### SHORT TASK
Render every entry verbatim.

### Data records
++++

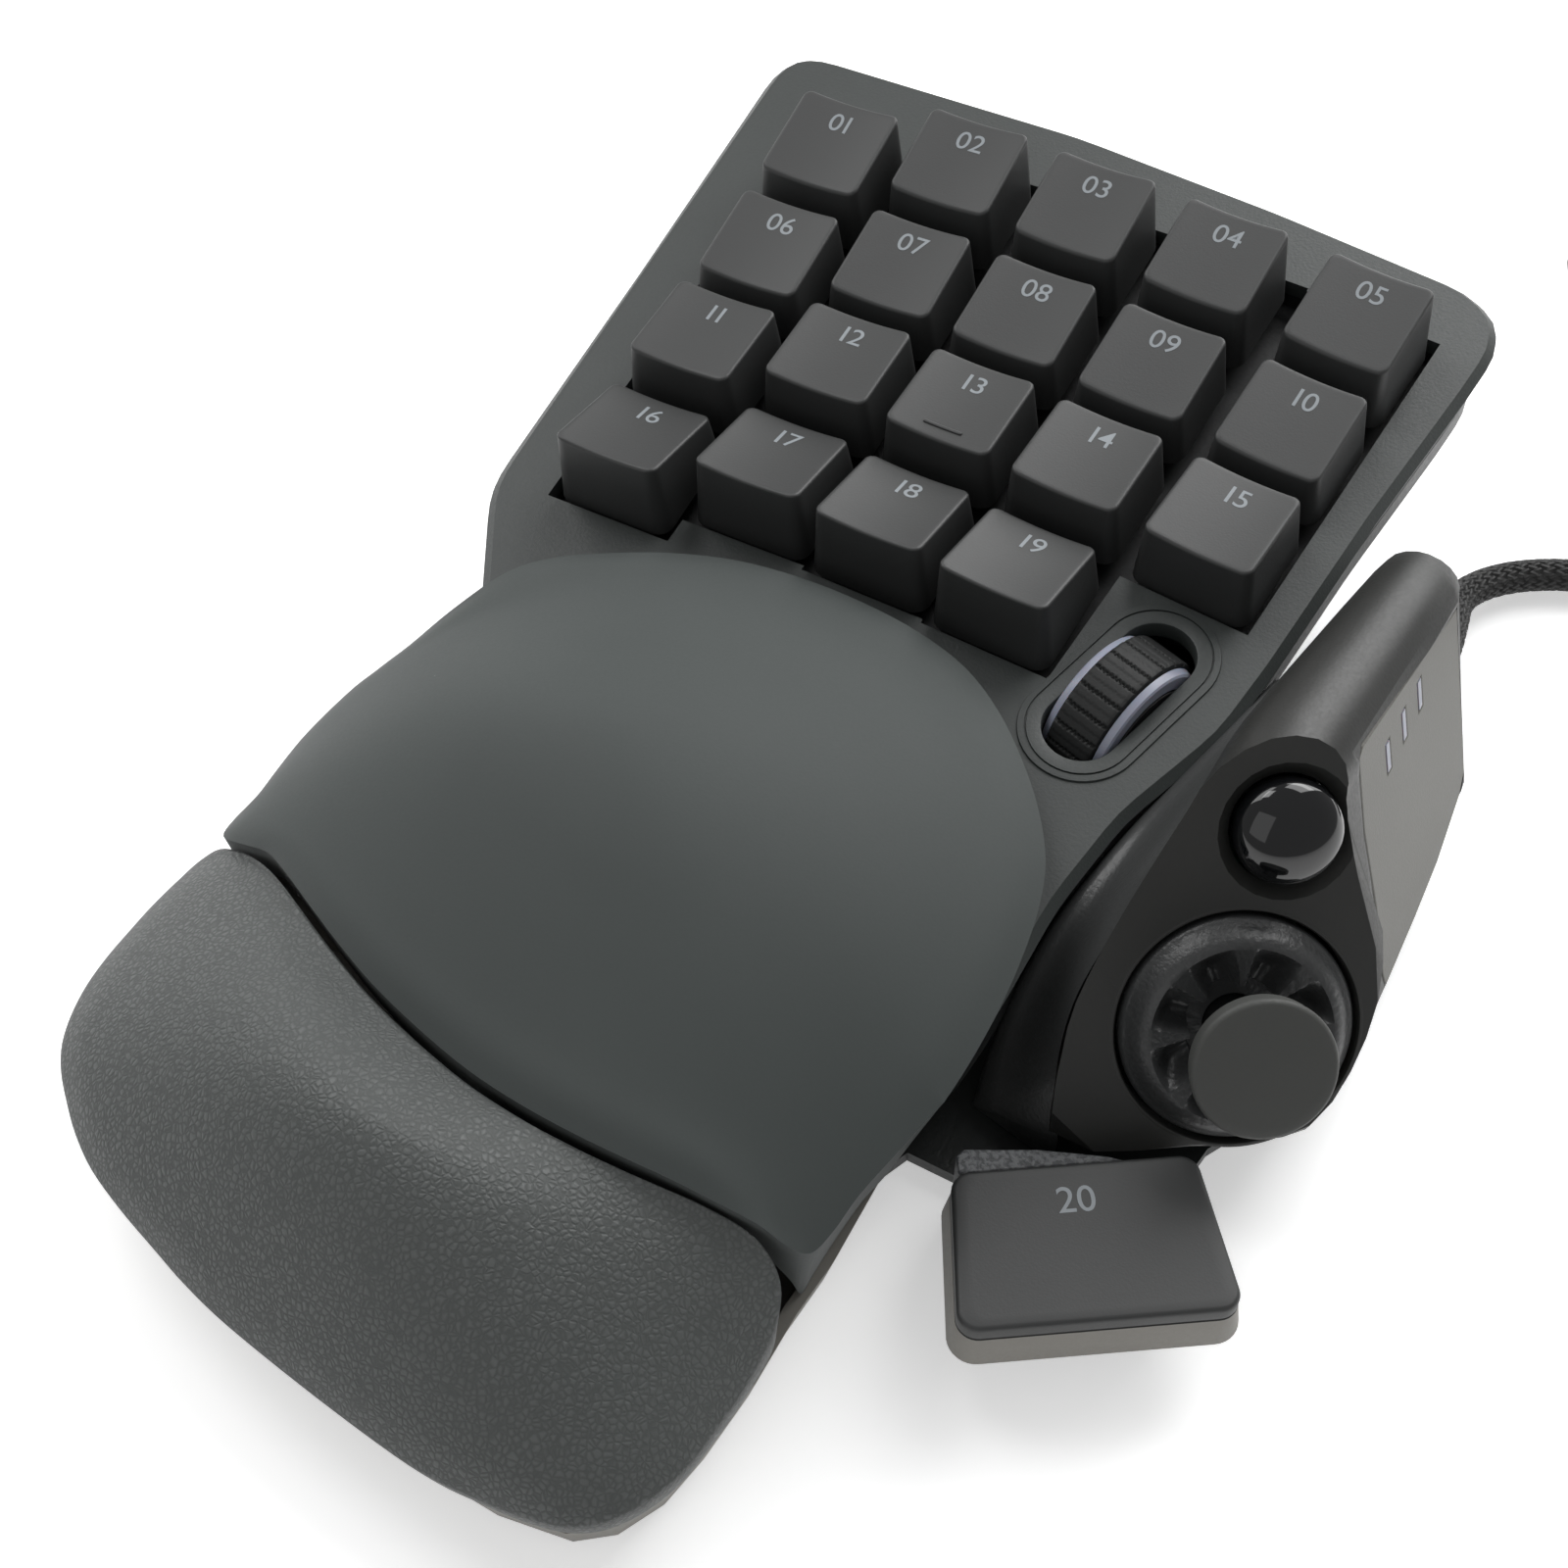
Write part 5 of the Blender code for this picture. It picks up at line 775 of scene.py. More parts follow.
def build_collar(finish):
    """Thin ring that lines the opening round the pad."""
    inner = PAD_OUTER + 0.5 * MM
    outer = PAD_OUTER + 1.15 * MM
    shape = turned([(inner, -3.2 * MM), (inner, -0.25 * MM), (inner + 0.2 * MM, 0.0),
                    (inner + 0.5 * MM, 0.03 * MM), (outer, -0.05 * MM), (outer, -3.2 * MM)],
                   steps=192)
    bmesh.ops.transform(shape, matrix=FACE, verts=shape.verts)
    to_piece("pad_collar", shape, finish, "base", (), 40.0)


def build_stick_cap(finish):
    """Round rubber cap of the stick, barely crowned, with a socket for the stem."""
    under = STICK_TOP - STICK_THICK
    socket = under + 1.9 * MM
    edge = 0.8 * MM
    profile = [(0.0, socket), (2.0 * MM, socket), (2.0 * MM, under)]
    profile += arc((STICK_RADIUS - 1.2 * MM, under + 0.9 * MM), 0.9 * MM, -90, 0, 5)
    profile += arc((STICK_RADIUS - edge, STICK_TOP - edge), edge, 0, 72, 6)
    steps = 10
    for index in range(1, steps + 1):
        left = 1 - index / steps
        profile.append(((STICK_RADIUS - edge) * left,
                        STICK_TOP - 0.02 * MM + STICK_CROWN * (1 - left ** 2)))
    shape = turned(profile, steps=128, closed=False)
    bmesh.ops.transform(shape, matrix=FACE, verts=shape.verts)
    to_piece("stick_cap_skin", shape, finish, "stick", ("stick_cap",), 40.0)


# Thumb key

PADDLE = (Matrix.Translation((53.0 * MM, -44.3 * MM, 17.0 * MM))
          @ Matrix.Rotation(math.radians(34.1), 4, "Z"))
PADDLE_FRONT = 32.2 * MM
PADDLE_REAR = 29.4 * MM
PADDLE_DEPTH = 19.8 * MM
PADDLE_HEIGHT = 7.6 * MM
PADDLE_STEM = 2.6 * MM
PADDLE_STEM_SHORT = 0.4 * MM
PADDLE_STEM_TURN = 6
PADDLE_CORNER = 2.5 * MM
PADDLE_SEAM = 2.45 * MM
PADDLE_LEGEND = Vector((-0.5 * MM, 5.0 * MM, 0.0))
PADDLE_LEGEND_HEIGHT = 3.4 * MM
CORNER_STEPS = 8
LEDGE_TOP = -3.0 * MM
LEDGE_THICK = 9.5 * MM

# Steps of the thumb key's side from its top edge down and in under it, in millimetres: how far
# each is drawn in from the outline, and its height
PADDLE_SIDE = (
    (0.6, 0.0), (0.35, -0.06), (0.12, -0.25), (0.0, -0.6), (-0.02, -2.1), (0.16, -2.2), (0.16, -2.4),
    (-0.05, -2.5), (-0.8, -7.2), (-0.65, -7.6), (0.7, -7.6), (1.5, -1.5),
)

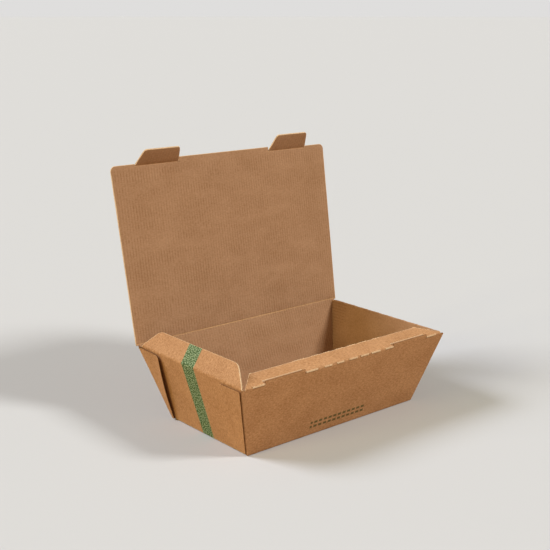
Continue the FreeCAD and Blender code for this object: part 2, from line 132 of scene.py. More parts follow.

++++

### FULL OUTPUT
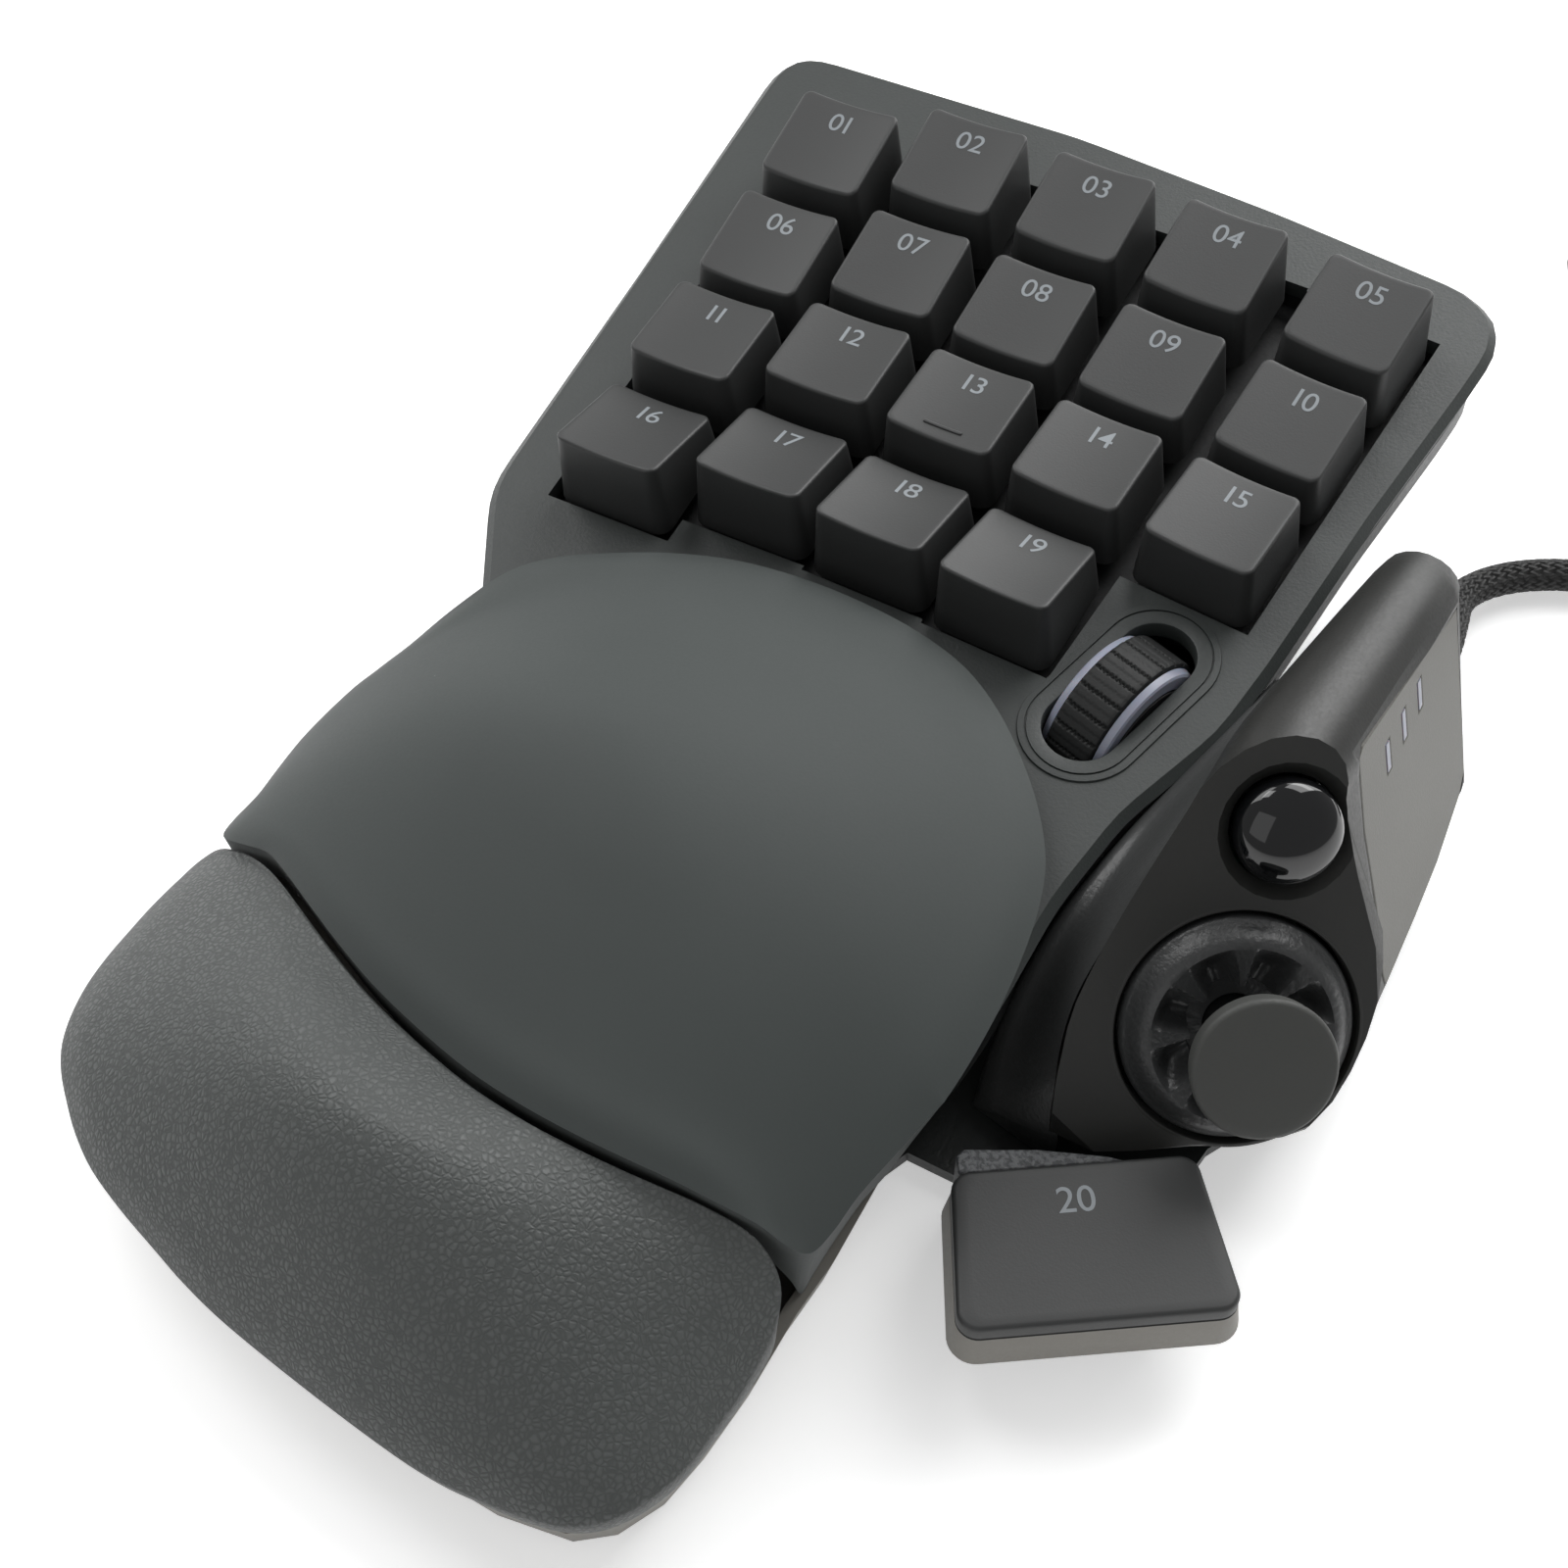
Write part 5 of the Blender code for this picture. It picks up at line 775 of scene.py. More parts follow.
def build_collar(finish):
    """Thin ring that lines the opening round the pad."""
    inner = PAD_OUTER + 0.5 * MM
    outer = PAD_OUTER + 1.15 * MM
    shape = turned([(inner, -3.2 * MM), (inner, -0.25 * MM), (inner + 0.2 * MM, 0.0),
                    (inner + 0.5 * MM, 0.03 * MM), (outer, -0.05 * MM), (outer, -3.2 * MM)],
                   steps=192)
    bmesh.ops.transform(shape, matrix=FACE, verts=shape.verts)
    to_piece("pad_collar", shape, finish, "base", (), 40.0)


def build_stick_cap(finish):
    """Round rubber cap of the stick, barely crowned, with a socket for the stem."""
    under = STICK_TOP - STICK_THICK
    socket = under + 1.9 * MM
    edge = 0.8 * MM
    profile = [(0.0, socket), (2.0 * MM, socket), (2.0 * MM, under)]
    profile += arc((STICK_RADIUS - 1.2 * MM, under + 0.9 * MM), 0.9 * MM, -90, 0, 5)
    profile += arc((STICK_RADIUS - edge, STICK_TOP - edge), edge, 0, 72, 6)
    steps = 10
    for index in range(1, steps + 1):
        left = 1 - index / steps
        profile.append(((STICK_RADIUS - edge) * left,
                        STICK_TOP - 0.02 * MM + STICK_CROWN * (1 - left ** 2)))
    shape = turned(profile, steps=128, closed=False)
    bmesh.ops.transform(shape, matrix=FACE, verts=shape.verts)
    to_piece("stick_cap_skin", shape, finish, "stick", ("stick_cap",), 40.0)


# Thumb key

PADDLE = (Matrix.Translation((53.0 * MM, -44.3 * MM, 17.0 * MM))
          @ Matrix.Rotation(math.radians(34.1), 4, "Z"))
PADDLE_FRONT = 32.2 * MM
PADDLE_REAR = 29.4 * MM
PADDLE_DEPTH = 19.8 * MM
PADDLE_HEIGHT = 7.6 * MM
PADDLE_STEM = 2.6 * MM
PADDLE_STEM_SHORT = 0.4 * MM
PADDLE_STEM_TURN = 6
PADDLE_CORNER = 2.5 * MM
PADDLE_SEAM = 2.45 * MM
PADDLE_LEGEND = Vector((-0.5 * MM, 5.0 * MM, 0.0))
PADDLE_LEGEND_HEIGHT = 3.4 * MM
CORNER_STEPS = 8
LEDGE_TOP = -3.0 * MM
LEDGE_THICK = 9.5 * MM

# Steps of the thumb key's side from its top edge down and in under it, in millimetres: how far
# each is drawn in from the outline, and its height
PADDLE_SIDE = (
    (0.6, 0.0), (0.35, -0.06), (0.12, -0.25), (0.0, -0.6), (-0.02, -2.1), (0.16, -2.2), (0.16, -2.4),
    (-0.05, -2.5), (-0.8, -7.2), (-0.65, -7.6), (0.7, -7.6), (1.5, -1.5),
)

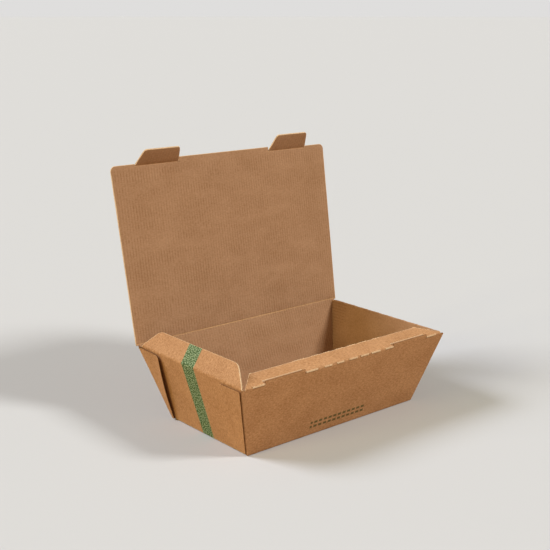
Continue the FreeCAD and Blender code for this object: part 2, from line 132 of scene.py. More parts follow.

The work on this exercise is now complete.